Required task:
Show all lines holding "bodies".

Given material:
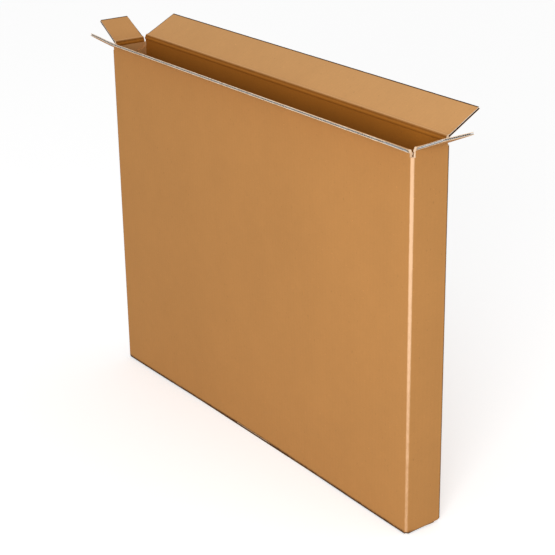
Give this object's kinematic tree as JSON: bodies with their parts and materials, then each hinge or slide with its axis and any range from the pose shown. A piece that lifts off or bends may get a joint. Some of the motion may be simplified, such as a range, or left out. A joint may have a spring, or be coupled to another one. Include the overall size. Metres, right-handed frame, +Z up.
{
  "type": "open corrugated shipping carton",
  "caption": "Slim tall corrugated shipping carton, standing open at the top with its closing flaps folded outwards; holds flat goods such as frames or panels.",
  "frame": {"origin": "middle of the carton's length and depth, on the surface that its base stands on", "axes": "+X along the length, the glue tab at the -X end; +Y from the front wall to the rear wall; +Z up out of the open mouth"},
  "size_m": [0.9367, 0.1763, 0.6511],
  "materials": {
    "kraft_board": "plain brown kraft liner, matt, fine vertical fibres and flecks"
  },
  "bodies": {
    "carton": {"carton_body": "kraft_board"},
    "front_leaf": {"front_flap": "kraft_board"},
    "rear_leaf": {"rear_flap": "kraft_board"},
    "left_leaf": {"left_flap": "kraft_board"},
    "right_leaf": {"right_flap": "kraft_board"}
  },
  "joints": [
    {"name": "front_flap_fold", "type": "hinge", "parent": "carton", "child": "front_leaf", "pos_m": [0, -0.03515, 0.606], "axis": [-1, 0, 0], "range_deg": [-114, 154]},
    {"name": "rear_flap_fold", "type": "hinge", "parent": "carton", "child": "rear_leaf", "pos_m": [0, 0.03515, 0.6146], "axis": [1, 0, 0], "range_deg": [-117.5, 150.5]},
    {"name": "left_flap_fold", "type": "hinge", "parent": "carton", "child": "left_leaf", "pos_m": [-0.41415, 0, 0.6103], "axis": [0, 1, 0], "range_deg": [-118, 150]},
    {"name": "right_flap_fold", "type": "hinge", "parent": "carton", "child": "right_leaf", "pos_m": [0.41415, 0, 0.6103], "axis": [0, -1, 0], "range_deg": [-112.5, 155.5]}
  ]
}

Solution for this task:
Give this object's kinematic tree as JSON: bodies with their parts and materials, then each hinge or slide with its axis and any range from the pose shown. A piece that lifts off or bends may get a joint. Some of the motion may be simplified, such as a range, or left out. A joint may have a spring, or be coupled to another one. Include the overall size. Metres, right-handed frame, +Z up.
  "bodies": {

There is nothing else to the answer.